O’Driscoll is most proud of how much of the city the festival aims to cover. Says O’Driscoll, “Our Home Tours program juxtaposes the amazing residential design in wealthy neighborhoods with the creative design for our city’s low income housing, which is aligned with our organization’s core values.” The program allows the public to witness the way design has permeated San Francisco to make creative use of space and experiment aesthetically in every corner of the city.

The biggest changes O’Driscoll has noticed in architecture festivals nationwide since the birth of her own have been positive ones: events that the Architecture and the City Festival helped create have popped up as staples in the programming of other groups, like architectural bike tours and food and design tours, denoting the spread of festival innovation far beyond the City by the Bay.  Also, the increase in production of architecture-themed films over the last decade has given curators the luxury problem of having to choose which films to screen.

“Festival attendees expect, and receive, high quality programming in fantastic venues -- nothing about the festival can be ordinary,” said O’Driscoll, when asked about the effect the festival has on the public. “They know they will see and learn something new about the built environment: by rediscovering a neighborhood they thought they knew on a tour, seeing some of the best residential architecture in the country, or hearing an architect who challenges how they think about design."

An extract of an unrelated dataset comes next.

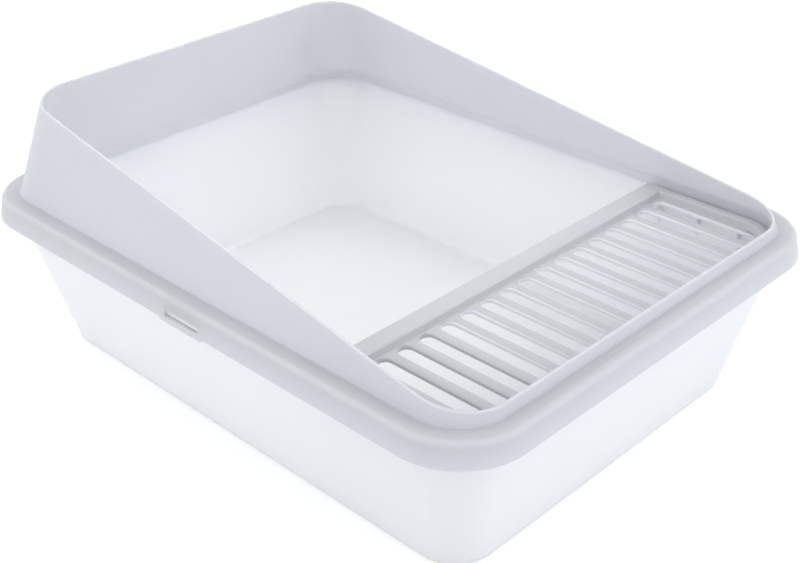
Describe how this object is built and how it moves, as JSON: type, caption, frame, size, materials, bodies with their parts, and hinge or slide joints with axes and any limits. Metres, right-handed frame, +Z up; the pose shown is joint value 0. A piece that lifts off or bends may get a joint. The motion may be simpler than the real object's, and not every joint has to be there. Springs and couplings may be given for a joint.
{
  "type": "cat litter tray",
  "caption": "Open cat litter tray with a lift-off sloping splash guard and a slotted step grate inside the low entry end.",
  "frame": {"origin": "middle of the tray's flat underside, the floor it stands on", "axes": "+Z up; +Y along the length towards the tall back, so the low entry end with the grate is at -Y; +X across the width, to the right seen from the entry end"},
  "size_m": [0.4, 0.52, 0.2071],
  "materials": {
    "tray_plastic": "gloss",
    "guard_plastic": "satin",
    "grate_plastic": "satin"
  },
  "bodies": {
    "tray": {"tray": "tray_plastic"},
    "guard": {"guard": "guard_plastic"},
    "grate": {"grate": "grate_plastic"}
  },
  "joints": [
    {"name": "guard_lift", "type": "slide", "parent": "tray", "child": "guard", "axis": [0, 0, 1], "range_m": [0, 0.16]},
    {"name": "grate_lift", "type": "slide", "parent": "tray", "child": "grate", "axis": [0, 0, 1], "range_m": [0, 0.08]}
  ],
  "couplings": [
    {"joint": "grate_lift", "follows": "guard_lift", "ratio": 0.5}
  ]
}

“What I love most about this festival is what it does for our community. Each year we work with 50-100 partner organizations. For some of the partners, the festival is the only architecture-related event they will participate in all year; others think about architecture 24/7. Some of our audience members are drawn to attend because of our cross-collaboration with their favorite nonprofit…and then they discover other events that interest them….and then they keep coming back.”

Be sure to catch the Architecture and the City Festival this September if you are near San Francisco. Starting with an opening night party on August 30th at interactive media agency Obscura Digital (culminating with the announcement of the winner of the 280 Freeway Competition), the festival offers events nearly every day of the month. Check out their website at www.archandcity.org for more information!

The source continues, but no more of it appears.